Taten statt Worte. Das wird von der Kirche erwartet. Auch wenn die Skepsis groß ist, dass der Missbrauchsgipfel in konkrete Handlungen mündet. Dafür ist diese Institution wohl zu groß und schwerfällig. Dass es noch Bischöfe gibt, die nach dem Muster verfahren: "So etwas gibt es bei uns nicht", ist erschütternd, nicht nur für die Opfer von Missbrauch.
Darüber ist man in unserer kleinen ostbelgischen Gesellschaft hinweg. Dennoch bleibt das Gefühl, dass noch vieles aufzuarbeiten ist. Immerhin bringen Vertreter der Kirche auch hier den Mut auf, sich zu diesem Thema zu äußern. Die Opfer vertrauen sich, wenn überhaupt, einem Psychotherapeuten an.
Die Aufarbeitung früherer Fälle ist das eine, Missbrauch verhindern das andere. Insofern geht der 21-Punkte-Plan, den Papst Franziskus den Bischöfen und Kardinälen als Fahrplan vorgelegt hat, über das hinaus, was in anderen gesellschaftlichen Bereichen verlangt wird: Neben speziellen Ausbildungsprogrammen für Seminaristen und Ordensanwärter ist von einer psychologischen Beurteilung der Kandidaten für das Priesteramt die Rede - mit Hilfe von Experten. Oder von einem Verhaltenskodex für Kleriker, Kirchenmitarbeiter und Freiwillige, der festlegt, wie weit persönliche Beziehungen gehen dürfen. Was nicht zu unterschätzen ist, auch wenn es pädophile Neigungen nicht unterdrücken wird.
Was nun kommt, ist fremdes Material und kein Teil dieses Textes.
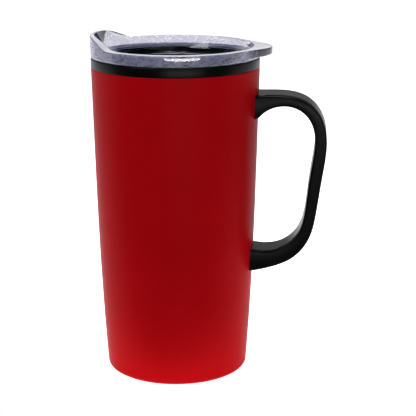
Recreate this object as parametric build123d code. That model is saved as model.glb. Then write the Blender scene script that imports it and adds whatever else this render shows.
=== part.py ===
"""Insulated travel mug: steel shell, plastic liner, side handle and clear slide-closure lid.

Frame: +Z is up and is the mug's axis, z = 0 is the face the mug stands on.
The handle is on +X and the drinking lip is on -X.  All lengths are in millimetres.
"""
import math
import os

from build123d import *

# Steel shell: a bellied taper, r(z) = top radius * (1 - a*u + b*u^2 - c*u^3), u = 1 - z / top
SHELL_TOP_Z = 160.0
SHELL_TOP_R = 43.0
TAPER = 0.0899
BELLY = 0.0356
TUCK = 0.0897
SHELL_WALL = 0.8
SHELL_FOOT_Z = 0.4
BASE_CORNER_R = 2.0
BASE_RECESS_R = 29.6
BASE_PANEL_Z = 2.2

# Liner cup and its rim, which shows as the band between the shell and the lid
LINER_WALL = 1.4
AIR_GAP = 2.6
LINER_BOTTOM_Z = 8.0
LINER_FLOOR = 1.6
LINER_CORNER_R = 6.0
RIM_TOP_Z = 165.0
RIM_EDGE_R = 0.8
SKIRT_OUT_R = 41.9
SKIRT_IN_R = 40.8
SKIRT_LOW_Z = 155.4
RIM_SEAL_LOW_Z = 157.0
RIM_SEAL_HEIGHT = 1.6
RIM_SEAL_DEPTH = 0.6
RIM_SEAL_OUT_R = 42.05
SPACER_R = 26.0
SPACER_HOLE_R = 9.0

# Foot pad
PAD_R = 29.2
PAD_GROOVE_RADII = (9.0, 15.0, 21.0)
PAD_GROOVE_W = 1.2
PAD_GROOVE_D = 0.6
PAD_EDGE = 0.5

# Handle, drawn as a side outline in X and Z and as a width that changes with height
HANDLE_EDGE_R = 1.0
HANDLE_OUTER = ((36.0, 146.8), (47.0, 146.8), (57.0, 146.6), (67.9, 143.3), (75.5, 134.3), (77.75, 122.5),
                (76.05, 106.5), (73.25, 87.0), (69.75, 72.5), (61.9, 62.2), (49.5, 56.4), (36.0, 53.3))
HANDLE_INNER = ((36.0, 66.6), (46.9, 65.0), (56.1, 67.3), (63.5, 74.3), (67.15, 86.4), (69.15, 103.2),
                (71.2, 117.3), (70.3, 131.5), (64.6, 138.9), (55.7, 141.5), (46.9, 138.8), (41.4, 133.3),
                (36.0, 124.3))
HANDLE_SLAB_W = 30.0
HANDLE_HALF_W_HIGH = (150.0, 11.3)
HANDLE_HALF_W_LOW = (50.0, 9.2)
HANDLE_FIT_GAP = 0.03

# Handle fixings: (height of the screws, distance between them, plate width, plate height)
UPPER_FIXING = (143.0, 11.0, 19.0, 8.0)
LOWER_FIXING = (60.0, 9.0, 16.0, 8.5)
PLATE_THICK = 0.9
SCREW_R = 1.45
SCREW_HOLE_R = 1.5
SCREW_HEAD_R = 2.6
SCREW_HEAD_H = 0.8
SCREW_DRIVE_R = 1.0
SCREW_DRIVE_D = 0.5
SCREW_REACH = 9.0

# Lid
LID_R = 43.25
LID_BOTTOM_Z = 165.1
LID_TOP_Z = 170.7
RECESS_TOP_R = 39.1
SHOULDER_Z = 164.5
FLOOR_Z = 157.8
LIP_HEIGHT = 5.5
LIP_HALF_W = 31.0
LIP_BLUNTNESS = 2.4
LIP_STEPS = 16
LIP_TOP_IN_R = 41.0
PLUG_OUT_R = 37.3
PLUG_IN_R = 35.5
PLUG_LOW_Z = 156.0
SEAL_GROOVE_LOW_Z = 158.4
SEAL_GROOVE_H = 3.0
SEAL_GROOVE_D = 0.9
SEAL_OUT_R = 38.05
TAB_REACH = 6.15
TAB_HALF_ANGLE = 33.0
TAB_STEPS = 16
TAB_LOW_Z = 166.7
SIP_X = -30.6
SIP_HALF_LEN = 8.0
SIP_R = 2.6
VENT_X = 25.0
VENT_R = 1.0

# Slider in the lid's recess
SLIDER_FRONT_X = -18.5
SLIDER_REAR_X = 15.5
SLIDER_HALF_W = 10.0
SLIDER_GAP = 0.3
SLIDER_PLATE_H = 1.2
SLIDER_BODY_HALF_W = 8.8
SLIDER_TOP_Z = 160.5
SLIDER_FRONT_R = 36.0
SLIDER_CORNER_R = 3.0
THUMB_RIB_X = (-6.0, -1.0, 4.0)
THUMB_RIB_R = 1.3
THUMB_RIB_HALF_LEN = 6.0
RAIL_WALL = 1.2
RAIL_LIP = 1.1
RAIL_LIP_H = 0.8
RAIL_FRONT_X = -31.0
STOP_W = 1.6
STOP_H = 2.0
PAD_POCKET = (-14.0, 7.5, 1.0)
PAD_POCKET_HALF_W = 7.6

PROFILE_STEPS = 8


def shell_radius(z):
    """Outer radius of the shell at height z."""
    drop = 1 - z / SHELL_TOP_Z
    return SHELL_TOP_R * (1 - TAPER * drop + BELLY * drop**2 - TUCK * drop**3)


def wall_curve(inset, low_z, high_z):
    """The bellied taper, set in by inset, as a curve from low_z up to high_z."""
    heights = [low_z + (high_z - low_z) * step / PROFILE_STEPS for step in range(PROFILE_STEPS + 1)]
    return Spline([(shell_radius(z) - inset, 0, z) for z in heights])


def arc_corner(start, middle, end):
    """A rounded corner of a profile, through three (radius, height) points."""
    return ThreePointArc(*[(r, 0, z) for r, z in (start, middle, end)])


def path(*points):
    """Straight runs of a profile through (radius, height) points."""
    return Polyline([(r, 0, z) for r, z in points])


def turned(*edges):
    """A solid of revolution about Z from the edges of a closed profile."""
    return revolve(make_face(Wire(all_edges(edges))), Axis.Z)


def all_edges(lines):
    """All edges of the given lines, in order."""
    return [edge for line in lines for edge in line.edges()]


def ring(in_r, out_r, low_z, high_z):
    """A plain ring with its axis on Z."""
    height = high_z - low_z
    outer = Cylinder(out_r, height, align=(Align.CENTER, Align.CENTER, Align.MIN))
    inner = Cylinder(in_r, height, align=(Align.CENTER, Align.CENTER, Align.MIN))
    return Pos(0, 0, low_z) * (outer - inner)


def disc(radius, low_z, high_z):
    """A plain disc with its axis on Z."""
    return Pos(0, 0, low_z) * Cylinder(radius, high_z - low_z, align=(Align.CENTER, Align.CENTER, Align.MIN))


def block(low, high):
    """A box between two opposite corners."""
    size = [b - a for a, b in zip(low, high)]
    middle = [(a + b) / 2 for a, b in zip(low, high)]
    return Pos(*middle) * Box(*size)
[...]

Wirkungsvoller ist die Konsequenz, dass Priester und Bischöfe, die sich des sexuellen Missbrauchs von Minderjährigen schuldig gemacht haben, den Dienst aufgeben – von einer weltlichen Verurteilung mal abgesehen.
Wir Medien greifen auch das kirchliche Angebot der Zusammenarbeit gerne auf, um "wahre Fälle von falschen und Anschuldigungen von Verleumdungen zu unterscheiden." Der Psychotherapeut und Theologe Manfred Lütz, der in seinem Buch "Der Skandal der Skandale" das Christentum gegen falsche Mythen in Schutz nimmt, bezeichnet den Missbrauch von Kindern und Jugendlichen durch katholische Priester als "ein besonders perfides Verbrechen". Er warnt aber, ohne Übertreibung, vor einer zweiten Opfergruppe: die zu Unrecht Beschuldigten.
Die Kirche muss sich für die Fälle von Missbrauch entschuldigen, ja sie muss sich auch schämen, wie es der frühere Trierer Bischof und jetzige Vorsitzende der deutschen Bischofskonferenz Reinhard Kardinal Marx sagt. Was außer einer möglichen Entschuldigung am Ende des Gipfels von den 21 Punkten des Papstes übrigbleibt, werden wir am Sonntag sehen. Es geht nicht nur bei Franziskus und seiner Kirche um die Glaubwürdigkeit.
Ob deswegen über kurz oder lang der Zölibat dran glauben muss, ist zumindest zweifelhaft. Ich persönlich halte zwar nicht viel davon. Die Ehelosigkeit der Priester aber als Ursache für Kindesmissbrauch zu benennen, halten auch kirchenferne Wissenschaftler für verkehrt. In der als gutes Gegenbeispiel angeführten evangelischen Kirche lagen nach Angaben einer Beratungsstelle genauso viele Missbrauchsfälle vor wie in der katholischen. Und wenn es nur an der fehlenden Triebabfuhr läge: Warum missbrauchen dann Väter ihre Töchter oder Mütter ihre Söhne?
Beim Missbrauch in der Kirche geht es wie in anderen Lebensbereichen vor allem um den Machtmissbrauch. #Metoo lässt grüßen. Ein möglicher Ansatz zur Gegenwehr liegt in der Erziehung der Kinder zu selbstbewussten jungen Menschen, die Nein sagen können, meint die Psychotherapeutin Karen Casteleyn im BRF-Interview. Diese Aufgabe könnten wir der Kirche schon mal abnehmen.